The WIL/LTT’s The Marxist theory of the state and the collapse of Stalinism   clarifies and develops the Marxist theory of the state and is a powerful weapon for forging a genuine revolutionary party. It defended and clarified Trotsky’s defence of the USSR as a deformed workers’ state and it elaborated in detail both the way that Stalinism overturned the bourgeois property relations in Europe in late 1947 and early 1948 and it also spelled out in detail how the ‘film was run in reverse’ when these deformed and degenerated workers’ states were returned to capitalism between 1989 and 1991. It clarified the political problems which contributed to the decent into centrism of the Fourth International in 1950-51.

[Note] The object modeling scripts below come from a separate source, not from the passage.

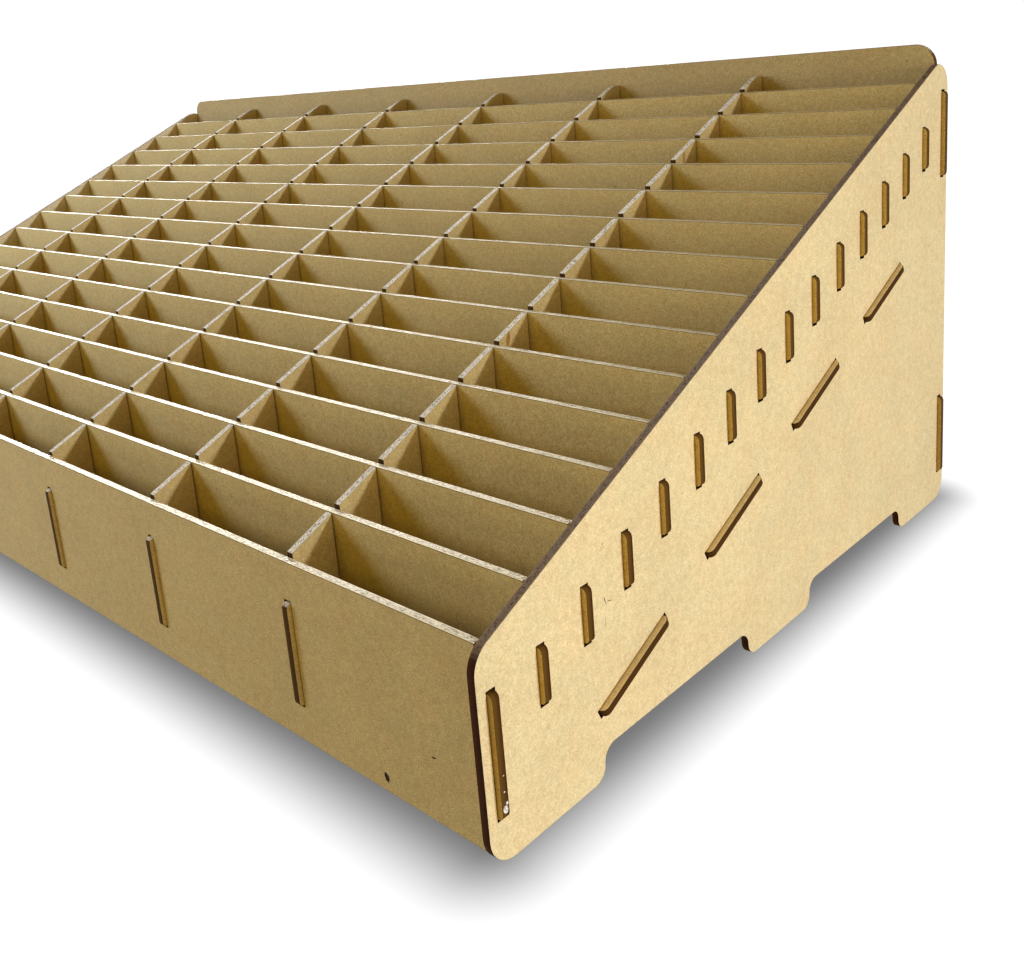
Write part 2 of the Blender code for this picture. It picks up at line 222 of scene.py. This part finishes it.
class Shader:
    """Short calls that add and link the nodes of one material."""

    def __init__(self, name):
        self.material = bpy.data.materials.new(name)
        self.material.use_nodes = True
        self.tree = self.material.node_tree
        self.surface = self.tree.nodes["Principled BSDF"]

    def node(self, kind, **settings):
        made = self.tree.nodes.new(kind)
        for name, value in settings.items():
            setattr(made, name, value)
        return made

    def feed(self, socket, value):
        """A socket takes another node's output, or a plain value."""
        if isinstance(value, bpy.types.NodeSocket):
            self.tree.links.new(value, socket)
        elif isinstance(value, tuple) and len(value) == 3 and socket.type == "RGBA":
            socket.default_value = (*value, 1.0)
        else:
            socket.default_value = value

    def cover(self, socket_name, value):
        """Feeds a socket of the surface itself."""
        self.feed(self.surface.inputs[socket_name], value)

    def math(self, operation, *values):
        made = self.node("ShaderNodeMath", operation=operation)
        for socket, value in zip(made.inputs, values):
            self.feed(socket, value)
        return made.outputs[0]

    def scaled(self, vector, scale):
        made = self.node("ShaderNodeVectorMath", operation="MULTIPLY")
        self.feed(made.inputs[0], vector)
        self.feed(made.inputs[1], scale)
        return made.outputs[0]

    def dot(self, vector, direction):
        made = self.node("ShaderNodeVectorMath", operation="DOT_PRODUCT")
        self.feed(made.inputs[0], vector)
        self.feed(made.inputs[1], direction)
        return made.outputs["Value"]

    def part(self, vector, index):
        made = self.node("ShaderNodeSeparateXYZ")
        self.feed(made.inputs[0], vector)
        return made.outputs[index]

    def from_middle(self, place, index):
        """How far a place is from the rack's middle along one axis."""
        return self.math("ABSOLUTE", self.part(place, index))

    def grey(self, value):
        made = self.node("ShaderNodeCombineColor")
        for socket in made.inputs[:3]:
            self.feed(socket, value)
        return made.outputs[0]

    def noise(self, vector, scale, detail, roughness, distortion):
        made = self.node("ShaderNodeTexNoise")
        self.feed(made.inputs["Vector"], vector)
        self.feed(made.inputs["Scale"], scale)
        self.feed(made.inputs["Detail"], detail)
        self.feed(made.inputs["Roughness"], roughness)
        self.feed(made.inputs["Distortion"], distortion)
        return made.outputs["Fac"]

    def spots(self, vector, scale):
        """Distance to the nearest of a scatter of points, and a random value of that point."""
        made = self.node("ShaderNodeTexVoronoi", feature="F1")
        self.feed(made.inputs["Vector"], vector)
        self.feed(made.inputs["Scale"], scale)
        split = self.node("ShaderNodeSeparateColor")
        self.feed(split.inputs[0], made.outputs["Color"])
        return made.outputs["Distance"], split.outputs[0]

    def steps(self, value, low, high, from_low=0.0, to_high=1.0):
        """Smooth rise from from_low to to_high as value goes from low to high."""
        made = self.node("ShaderNodeMapRange", interpolation_type="SMOOTHSTEP")
        for socket, number in zip(made.inputs, (value, low, high, from_low, to_high)):
            self.feed(socket, number)
        return made.outputs["Result"]

    def mix(self, share, first, second, blend="MIX"):
        made = self.node("ShaderNodeMix", data_type="RGBA", blend_type=blend)
        self.feed(made.inputs["Factor"], share)
        self.feed(made.inputs["A"], first)
        self.feed(made.inputs["B"], second)
        return made.outputs["Result"]

    def tinted(self, share, colour, tint):
        """The colour, multiplied by the tint where share is 1."""
        return self.mix(share, colour, self.mix(1.0, colour, tint, "MULTIPLY"))

    def blended(self, share, first, second):
        made = self.node("ShaderNodeMix", data_type="FLOAT")
        self.feed(made.inputs["Factor"], share)
        self.feed(made.inputs["A"], first)
        self.feed(made.inputs["B"], second)
        return made.outputs["Result"]

    def bump(self, height, strength, distance):
        made = self.node("ShaderNodeBump")
        self.feed(made.inputs["Strength"], strength)
        self.feed(made.inputs["Distance"], distance)
        self.feed(made.inputs["Height"], height)
        return made.outputs["Normal"]


# ------------------------------------------------------------------ fibreboard

def tab_masks(shader, place, across):
    """Where a sheet's tabs are, and the part of them close to the panel they pass through."""
    if across == ALONG_X:
        out, root = shader.from_middle(place, 1), PANEL_OUTER_Y
    else:
        out, root = shader.from_middle(place, 0), PANEL_OUTER_X
    on_tab = shader.steps(out, root - TAB_START[0], root - TAB_START[1])
    close = shader.steps(out, root + ROOT_REACH, root - ROOT_START)
    return on_tab, shader.math("MULTIPLY", close, on_tab)


def stained(shader, place, colour, marks, mark_colour):
    """Spots, runs and short scratches at given places."""
    wobble = shader.noise(place, *WOBBLE)
    for centre, half_sizes, turn, depth in marks:
        across = half_sizes.index(1.0)
        mapping = shader.node("ShaderNodeMapping", vector_type="TEXTURE")
        shader.feed(mapping.inputs["Vector"], place)
        mapping.inputs["Location"].default_value = [part * MM for part in centre]
        mapping.inputs["Rotation"].default_value[across] = math.radians(turn)
        mapping.inputs["Scale"].default_value = [part * MM for part in half_sizes]
        length = shader.node("ShaderNodeVectorMath", operation="LENGTH")
        shader.feed(length.inputs[0], mapping.outputs[0])
        raggedness = shader.math("MULTIPLY", wobble, MARK_RAGGED)
        ragged = shader.math("ADD", length.outputs["Value"], raggedness)
        inside = shader.steps(ragged, *MARK_OUTLINE, 0.0, depth)
        colour = shader.mix(inside, colour, mark_colour)
    return colour


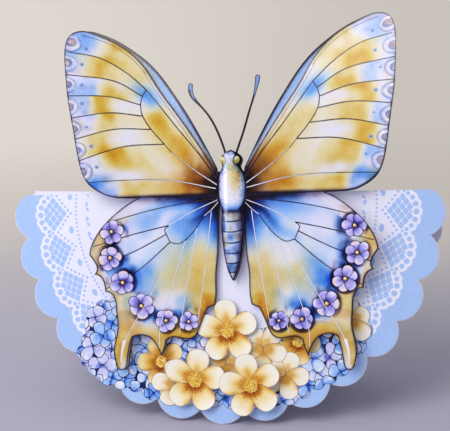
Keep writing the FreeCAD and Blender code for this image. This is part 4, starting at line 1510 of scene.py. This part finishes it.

The LTT should have opposed the pro-imperialist capitalist restorationist leadership in the Baltic States and demanded independent soviet states, as Trotsky did for the Ukraine in 1938. These movements were used by Russian restorationist leaders like Yeltsin as a lever to begin the breakup of the USSR. Secondly, they should not have condoned any form of political bloc with Yeltsin apart from one in defence of life and limb. Saying that workers should have supported the general strike, briefly mooted by Yeltsin, was a form of political support as was rallying with Yeltsin at the White House.

But, whilst Yeltsin was the preferred agent of a section of the imperialist before and after the coup surely the main enemy of the Russian and therefore the world working class during the short period of the coup itself was Yanayev, it was he who immediately threatened their lives and organisations and so they were entitled to make a military but not a political bloc even with Yeltsin (with the “devil and his grandmother” as Trotsky said).

Workers, apart from some miners’ leaders who supported Yeltsin, took no action and supported neither side. As both the coupists and Yeltsin were restorationists the matter at issue was the pace of restoration and which sections of the bureaucratic apparatus would retain which privileges after that restoration. The coup, after all, was apparently directed against Gorbachev not Yeltsin. Gorbachev had attempted some defence of nationalised property relations up to then, although with waning conviction. When he abandoned even this with the Union Treaty breaking up the USSR Yanayev launched his coup because he saw the impending demise of that section of the bureaucracy on which he was based.

But the coup clearly had as its prime target the working class and its organisations, as its statements made clear. Had the coupists succeeded, and there was international ambiguity about who to support as the LTT’s The Marxist theory of the state points out, then restoration would have taken place at a more planned and rationalised pace which would have been better for capitalism in the former USSR and for world imperialism, than the unplanned and gangsterist regime imposed by Yeltsin which had such disastrous effects. Yanayev based his coup on the Tiananmen Square massacre on 4 June 1989 and the follow up.

As The Marxist Theory of the State says:

 “What is more, the restorationist goal was never in dispute. In their declaration to the United Nations and to the world’s governments on August 19, 1991, the coup-plotters stated that the emergency measures taken “will in no way…lead to the abandonment of the course of fundamental reforms in all areas of life of state and society.” Underlining their preparedness to continue Gorbachev’s pro-market “reforms”, they promised: “Favourable conditions shall be created for increasing the real contribution made by all types of entrepreneurial activity”.